Aniñado and the “ñ” sound
Aniñado has the “ñ” sound like “ny” in “canyon.” Say it like “ah-nyah-doh.” The stress lands on “ña.”
Infantil stress
Infantil sounds like “in-fan-TEEL,” with the stress on the last syllable.
Pueril stress
Pueril is often said like “pweh-REEL,” with the stress on the last syllable.
Common mistakes and better swaps
These slips are easy to make when you translate word-for-word from English.
Mixing up “childish” with “childlike”
English uses “childlike” as praise sometimes. Spanish can do that too, but you’ll usually avoid pueril and stick with gentler options.
- Better for praise:como un niño (like a kid), con ilusión (with excitement), con alegría (with joy)
- Better for criticism:infantil, inmaduro, pueril
Using “niño” as an adjective
Spanish doesn’t use niño the way English uses “childish.” You can say de niños for “kid stuff,” or use an adjective like infantil.
Overusing insult words
Niñato/niñata can torch a conversation. If your goal is to correct behavior, a phrase like una actitud infantil keeps it firm without turning it into a personal label.
Mini checklist for picking the right Spanish word
If you want a fast decision, run through this short list.
- If you mean “for kids,” pick infantil or de niños.

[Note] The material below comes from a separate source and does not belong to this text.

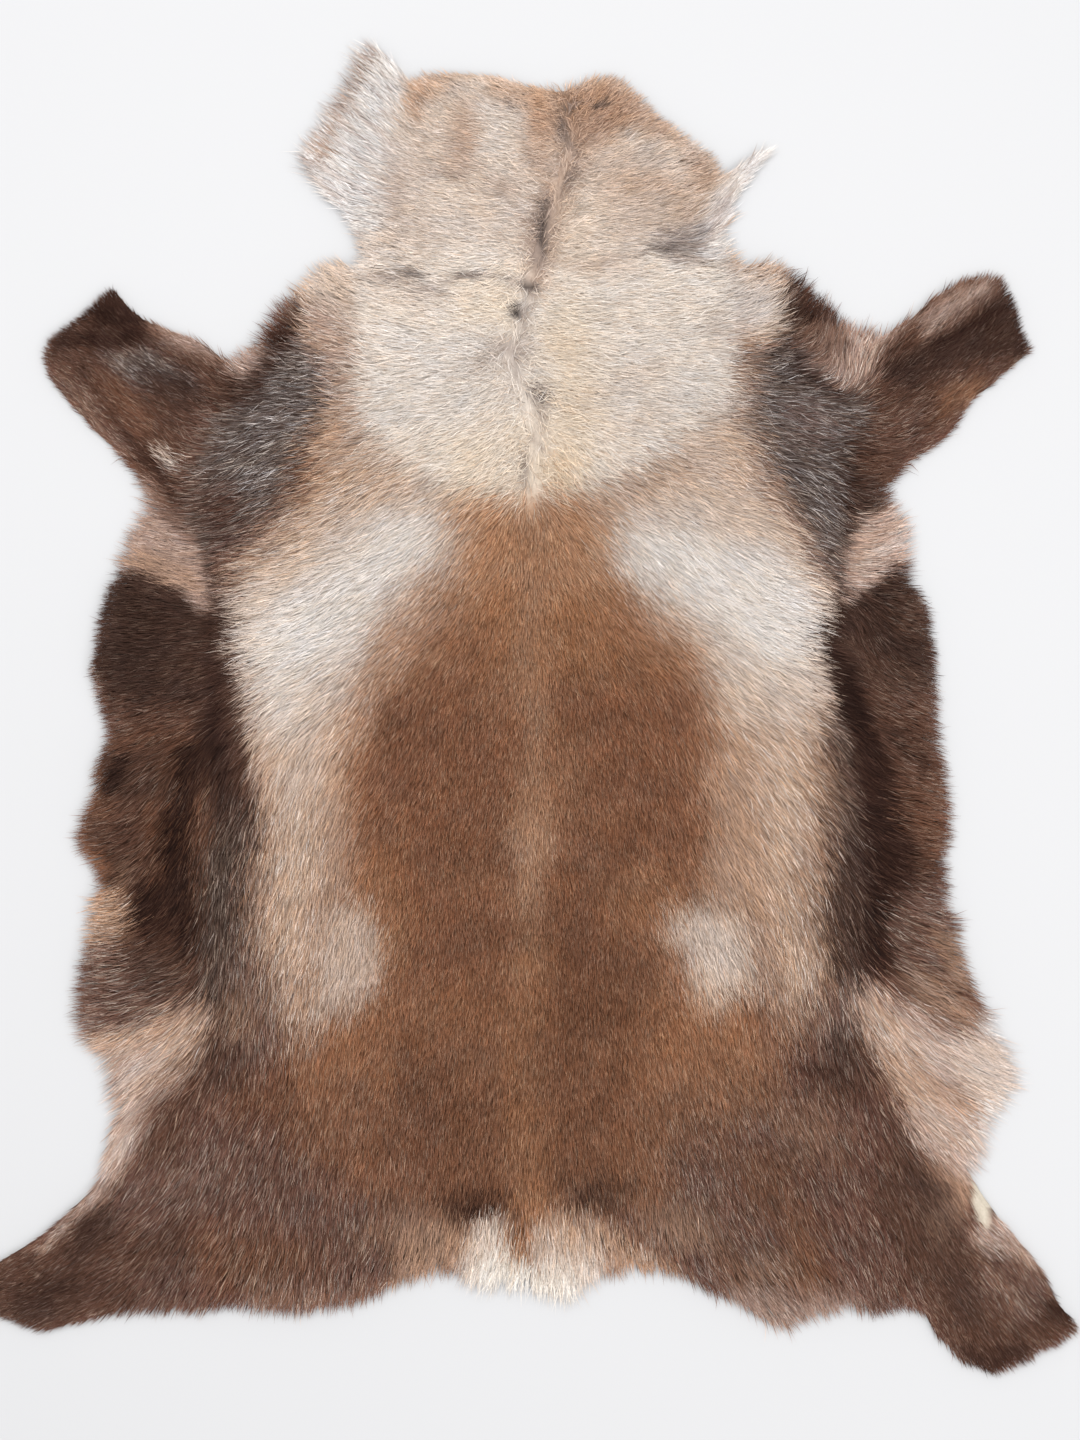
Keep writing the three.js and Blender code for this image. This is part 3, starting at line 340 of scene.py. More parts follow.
    ("spot", "leg", 6, 0.7, (84, 330), (16, 6), -30),
    ("spot", "pitch", 5, 0.7, (106, 318), (12, 7), 20),
    ("spot", "pitch", 5, 0.6, (124, 336), (16, 5), 10),
    ("spot", "smoke", 6, 0.4, (110, 334), (10, 5), 0),
    ("streak", "pitch", 2, 4, 0.5, [(136, 366), (160, 372), (190, 390)]),
    ("streak", "peat", 2, 3, 0.7, [(150, 448), (160, 466), (174, 482)]),
    ("spot", "fawn", 3, 1.0, (164, 457), (5, 15), -38),
    # right fore leg
    ("patch", "leg", 10, 1.0, [(880, 352), (930, 296), (1000, 270), (1030, 354), (990, 384), (950, 426), (905, 460), (890, 500), (860, 470), (870, 400)]),
    ("patch", "mauve", 9, 0.75, [(916, 318), (950, 290), (994, 278), (990, 298), (950, 322), (926, 344)]),
    ("streak", "fawn", 1.5, 4, 0.4, [(926, 330), (950, 308), (984, 288)]),
    ("streak", "leg", 1.5, 4, 0.5, [(934, 332), (956, 312), (990, 294)]),
    ("patch", "smoke", 14, 0.5, [(884, 410), (920, 404), (924, 436), (900, 452), (880, 440)]),
    ("patch", "sable", 9, 0.95, [(880, 368), (920, 346), (970, 318), (1008, 290), (1024, 340), (1028, 356), (990, 356), (940, 376), (900, 392)]),
    ("streak", "peat", 5, 6, 0.9, [(1012, 292), (1018, 320), (1024, 346)]),
    ("streak", "peat", 4, 5, 0.8, [(935, 345), (970, 326), (1006, 308)]),
    ("patch", "ginger", 8, 0.45, [(940, 388), (990, 378), (970, 404), (940, 414)]),
    # left flap: band, dark lobe and brown skirt
    ("patch", "mauve", 7, 1.0, [(140, 480), (156, 488), (178, 512), (196, 540), (212, 590), (206, 612), (180, 594), (150, 572), (120, 566), (128, 548), (140, 520)]),
    ("patch", "leg", 7, 0.6, [(146, 484), (176, 500), (192, 540), (176, 536), (152, 510)]),
    ("patch", "toffee", 6, 0.6, [(124, 548), (160, 552), (196, 578), (206, 600), (170, 584), (128, 562)]),
    ("patch", "sable", 8, 1.0, [(118, 568), (150, 574), (182, 596), (206, 618), (208, 700), (180, 708), (140, 704), (104, 702), (90, 665), (98, 620), (106, 594)]),
    ("patch", "leg", 10, 0.2, [(150, 600), (200, 620), (204, 690), (170, 680)]),
    ("patch", "leg", 10, 0.85, [(104, 704), (206, 700), (204, 740), (186, 760), (150, 742), (108, 740)]),
    ("patch", "umber", 10, 1.0, [(100, 740), (200, 740), (206, 800), (196, 1000), (100, 930), (84, 880), (70, 840)]),
    ("patch", "sable", 12, 0.8, [(98, 748), (166, 746), (168, 800), (140, 806), (100, 796)]),
    ("patch", "leg", 9, 0.8, [(90, 800), (144, 808), (146, 850), (100, 850), (76, 840)]),
    ("patch", "sable", 12, 0.8, [(100, 850), (150, 850), (150, 892), (108, 888)]),
    ("patch", "pitch", 10, 0.95, [(176, 750), (206, 745), (200, 780), (190, 820), (196, 880), (196, 960), (176, 960), (164, 900), (156, 830)]),
    ("patch", "peat", 8, 0.8, [(108, 762), (130, 756), (128, 796), (110, 790)]),
    ("patch", "peat", 9, 0.9, [(136, 880), (166, 886), (172, 940), (150, 946), (132, 930)]),
    ("streak", "pitch", 1.5, 3, 0.8, [(100, 706), (126, 711), (152, 710), (180, 702), (204, 690)]),
    ("streak", "smoke", 2, 4, 0.5, [(108, 718), (134, 722), (160, 722), (186, 716)]),
    ("streak", "pitch", 1.5, 3, 0.7, [(84, 836), (110, 838), (136, 832), (150, 822)]),
    ("spot", "pitch", 5, 0.8, (118, 776), (8, 14), 20),
    ("spot", "pitch", 5, 0.9, (150, 908), (9, 16), 20),
    ("spot", "toffee", 5, 0.5, (128, 876), (14, 5), 60),
    ("spot", "toffee", 5, 0.5, (120, 906), (16, 5), 80),
    ("spot", "smoke", 8, 0.5, (160, 780), (18, 8), 50),
    ("spot", "smoke", 8, 0.4, (130, 800), (18, 6), 20),
    ("patch", "tan", 10, 0.8, [(80, 890), (122, 886), (134, 920), (124, 940), (96, 960), (74, 950)]),
    ("patch", "smoke", 10, 0.9, [(74, 950), (118, 936), (180, 956), (198, 990), (160, 1020), (100, 1040), (72, 1040)]),
    ("patch", "sable", 10, 0.6, [(120, 936), (190, 950), (196, 990), (150, 990), (130, 960)]),
    ("patch", "fringe", 9, 1.0, [(74, 1048), (110, 1026), (160, 1016), (200, 1000), (214, 1010), (208, 1050), (180, 1080), (150, 1110), (120, 1170), (104, 1200), (100, 1150), (110, 1100), (96, 1060)]),
    ("patch", "tan", 9, 0.6, [(74, 1040), (120, 1022), (170, 1020), (150, 1044), (80, 1052)]),
    ("patch", "tan", 10, 0.65, [(166, 1008), (212, 1004), (206, 1056), (176, 1084), (146, 1066)]),
    ("streak", "toffee", 2, 4, 0.6, [(206, 1020), (176, 1056), (146, 1094), (128, 1130)]),
    ("streak", "toffee", 2, 4, 0.5, [(190, 1014), (160, 1036), (126, 1060)]),
    ("streak", "leg", 1.5, 4, 0.4, [(200, 1044), (168, 1084), (142, 1122)]),
    ("streak", "pearl", 3, 5, 0.5, [(184, 1034), (150, 1066), (118, 1086)]),
    ("streak", "pearl", 2, 5, 0.4, [(150, 1090), (130, 1122), (114, 1160)]),
    ("streak", "leg", 4, 6, 0.5, [(196, 1040), (170, 1080), (150, 1100)]),
    ("patch", "leg", 9, 0.9, [(216, 1010), (206, 1060), (166, 1100), (136, 1150), (122, 1186), (150, 1190), (200, 1120), (236, 1060)]),
    # right flap
    ("patch", "blush", 7, 1.0, [(862, 512), (896, 500), (920, 540), (908, 560), (884, 584), (862, 594), (848, 604), (838, 608), (846, 580), (852, 540)]),
    ("streak", "pearl", 3, 5, 0.5, [(866, 566), (888, 548), (912, 534)]),
    ("streak", "toffee", 2, 4, 0.5, [(858, 560), (878, 536), (898, 516)]),
    ("patch", "sable", 8, 1.0, [(886, 584), (900, 562), (918, 580), (934, 618), (938, 680), (930, 706), (876, 706), (850, 664), (838, 640), (846, 606), (866, 592)]),
    ("patch", "leg", 10, 0.6, [(862, 620), (884, 650), (900, 690), (880, 700), (856, 660)]),
    ("patch", "leg", 9, 1.0, [(868, 690), (936, 690), (944, 760), (952, 830), (944, 900), (900, 900), (896, 820), (884, 760)]),
    ("patch", "walnut", 9, 0.3, [(900, 780), (948, 780), (950, 850), (920, 870), (900, 830)]),
    ("patch", "sable", 12, 0.35, [(880, 850), (920, 850), (926, 890), (890, 896)]),
    ("patch", "smoke", 9, 0.4, [(888, 656), (904, 664), (926, 676), (934, 690), (916, 712), (898, 712), (890, 690)]),
    ("streak", "pitch", 2, 4, 0.6, [(886, 720), (900, 744), (930, 756)]),
    ("streak", "pitch", 2, 4, 0.6, [(894, 804), (908, 830), (916, 850), (940, 862)]),
    ("streak", "smoke", 2, 4, 0.5, [(906, 780), (926, 790), (944, 792)]),
    ("spot", "smoke", 8, 0.4, (904, 618), (16, 20), 20),
    ("patch", "peat", 9, 0.95, [(858, 740), (880, 740), (900, 800), (918, 850), (912, 890), (890, 900), (872, 860), (862, 800)]),
    ("patch", "smoke", 10, 0.9, [(900, 890), (950, 884), (966, 940), (990, 1000), (950, 1000), (900, 960), (880, 930)]),
    ("patch", "toffee", 8, 0.5, [(930, 930), (962, 930), (980, 990), (950, 980)]),
    ("patch", "peat", 9, 0.9, [(866, 930), (890, 934), (896, 960), (880, 980), (864, 968)]),
    ("patch", "smoke", 8, 0.7, [(894, 956), (950, 990), (980, 1010), (960, 1030), (900, 1000)]),
    ("patch", "toffee", 9, 0.6, [(900, 980), (930, 976), (964, 1000), (976, 1020), (944, 1014), (912, 1000)]),
    ("streak", "fawn", 1.5, 3, 0.4, [(900, 966), (930, 988), (964, 1006)]),
    ("streak", "peat", 1.5, 3, 0.5, [(892, 970), (920, 994), (950, 1010)]),
    ("patch", "fringe", 9, 1.0, [(853, 1000), (868, 986), (900, 1004), (960, 1030), (1004, 1040), (1016, 1080), (980, 1110), (984, 1150), (970, 1180), (940, 1160), (916, 1140), (900, 1100), (880, 1060), (862, 1030)]),
    ("patch", "tan", 10, 0.65, [(858, 998), (900, 1006), (918, 1056), (924, 1110), (896, 1104), (872, 1050)]),
    ("patch", "fawn", 9, 0.7, [(964, 1040), (1004, 1044), (1016, 1080), (984, 1104), (962, 1086)]),
    ("patch", "toffee", 7, 0.7, [(910, 1056), (930, 1080), (960, 1100), (990, 1104), (970, 1116), (936, 1100), (916, 1084)]),
    ("streak", "leg", 2, 4, 0.5, [(904, 1050), (928, 1078), (956, 1098), (984, 1104)]),
    ("streak", "toffee", 2, 4, 0.6, [(874, 1004), (900, 1034), (930, 1056), (966, 1072)]),
    ("streak", "toffee", 2, 4, 0.5, [(890, 1078), (914, 1104), (944, 1128), (968, 1150)]),
    ("streak", "pearl", 3, 5, 0.6, [(884, 1024), (914, 1052), (950, 1070), (990, 1078)]),
    ("streak", "pearl", 3, 5, 0.5, [(910, 1096), (938, 1120), (966, 1140)]),
    ("streak", "leg", 4, 6, 0.6, [(858, 1030), (876, 1070), (900, 1110), (916, 1150)]),
    ("patch", "toffee", 8, 0.7, [(916, 1160), (966, 1172), (972, 1200), (960, 1220), (930, 1196)]),
    # right hind leg
    ("patch", "leg", 12, 0.9, [(880, 1100), (916, 1150), (940, 1180), (972, 1232), (1050, 1260), (1080, 1300), (1060, 1350), (960, 1370), (920, 1300), (880, 1230)]),
    ("patch", "sable", 12, 0.45, [(898, 1110), (920, 1150), (944, 1200), (972, 1260), (980, 1330), (950, 1310), (930, 1240), (900, 1180)]),
    ("patch", "fringe", 10, 0.85, [(976, 1236), (990, 1208), (1014, 1214), (1040, 1246), (1044, 1266), (1012, 1262), (986, 1252)]),
    ("streak", "leg", 1.5, 3, 0.5, [(994, 1226), (1010, 1248), (1024, 1272)]),
    ("patch", "smoke", 9, 0.7, [(1000, 1256), (1040, 1276), (1056, 1304), (1040, 1310), (1010, 1280)]),
    ("patch", "smoke", 10, 0.9, [(970, 1256), (1024, 1276), (1040, 1310), (1010, 1324), (984, 1300)]),
    ("streak", "tan", 1.5, 4, 0.5, [(976, 1256), (1000, 1284), (1020, 1316)]),
    ("streak", "peat", 1.5, 4, 0.5, [(990, 1290), (1010, 1326), (1018, 1350)]),
    ("spot", "toffee", 14, 0.35, (940, 1220), (12, 22), -20),
    ("patch", "peat", 8, 0.8, [(1040, 1300), (1060, 1296), (1078, 1310), (1070, 1330), (1050, 1320)]),
    ("patch", "peat", 8, 0.7, [(960, 1350), (1000, 1346), (1032, 1352), (1020, 1364), (990, 1376), (968, 1370)]),
    # left hind leg
    ("patch", "leg", 12, 0.9, [(-30, 1254), (50, 1240), (100, 1200), (122, 1188), (160, 1200), (200, 1240), (180, 1310), (100, 1320), (-30, 1330)]),
    ("patch", "sable", 12, 0.6, [(10, 1284), (60, 1272), (90, 1276), (84, 1310), (40, 1326), (10, 1320)]),
    ("patch", "smoke", 14, 0.5, [(124, 1264), (180, 1260), (190, 1310), (130, 1312)]),
    ("streak", "pitch", 1.5, 3, 0.5, [(36, 1300), (70, 1288), (104, 1282)]),
    ("patch", "sable", 9, 0.7, [(96, 1210), (124, 1186), (128, 1216), (110, 1240), (80, 1262), (66, 1250)]),
    ("patch", "fringe", 7, 0.8, [(22, 1246), (60, 1226), (96, 1190), (100, 1198), (74, 1226), (40, 1250)]),
    ("patch", "smoke", 10, 0.6, [(110, 1180), (160, 1160), (200, 1180), (160, 1230), (116, 1226)]),
    # tail and the white hair round it
    ("patch", "toffee", 10, 0.8, [(400, 1238), (450, 1216), (486, 1214), (470, 1262), (430, 1276), (396, 1276)]),
    ("patch", "fawn", 9, 1.0, [(472, 1224), (492, 1212), (508, 1218), (520, 1236), (536, 1258), (540, 1224), (560, 1222), (590, 1236), (606, 1256), (616, 1276), (600, 1330), (440, 1330), (450, 1290), (456, 1262), (466, 1250)]),
    ("patch", "snow", 10, 0.9, [(480, 1250), (500, 1244), (530, 1262), (556, 1256), (580, 1268), (580, 1330), (460, 1330), (466, 1280)]),
    ("spot", "tan", 14, 0.35, (488, 1244), (24, 12), 0),
    ("spot", "tan", 12, 0.25, (560, 1262), (20, 8), 0),
    ("patch", "tan", 10, 0.85, [(540, 1208), (576, 1210), (610, 1232), (600, 1252), (570, 1250), (546, 1246)]),
    ("patch", "tan", 10, 0.8, [(596, 1226), (640, 1238), (690, 1276), (650, 1276), (606, 1264)]),
    ("patch", "ginger", 6, 1.0, [(508, 1180), (548, 1180), (542, 1212), (538, 1250), (527, 1264), (518, 1252), (518, 1226)]),
    ("spot", "umber", 8, 0.5, (526, 1232), (7, 24), 0),
]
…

- If you mean “immature,” pick inmaduro or pueril.
- If you mean “babyish” or “spoiled,” pick aniñado.
- If you’re speaking to the person directly, use a behavior phrase: Eso es infantil or Qué reacción tan infantil.
- If you’re writing a critique, pueril reads natural.
Quick practice: turn English thoughts into Spanish lines
Try these swaps out loud. You’ll feel the difference between neutral and critical choices right away.
Neutral descriptions
- “a childish drawing” → un dibujo infantil
- “a childish story” → una historia infantil
Calling out behavior
- “That’s childish” → Eso es infantil
- “That’s immature” → Eso es inmaduro
- “Stop being childish” → No seas infantil
Sharper critique
- “a childish argument” → un argumento pueril
- “a petty comment” → un comentario pueril
One last way to sound fluent: pick the noun, then add the adjective
Spanish often lands better when you name what’s childish, then describe it. It’s a small shift that makes your sentence feel built in Spanish, not translated.
- una actitud infantil (a childish attitude)
- una reacción infantil (a childish reaction)
- un comportamiento infantil (childish behavior)
- un comentario pueril (a petty/immature comment)
If you only memorize one pair, make it infantil (safe default) and pueril (clear negative, more formal). Add aniñado when you want that “babyish” shade. That trio covers almost every “childish” you’ll ever need in Spanish.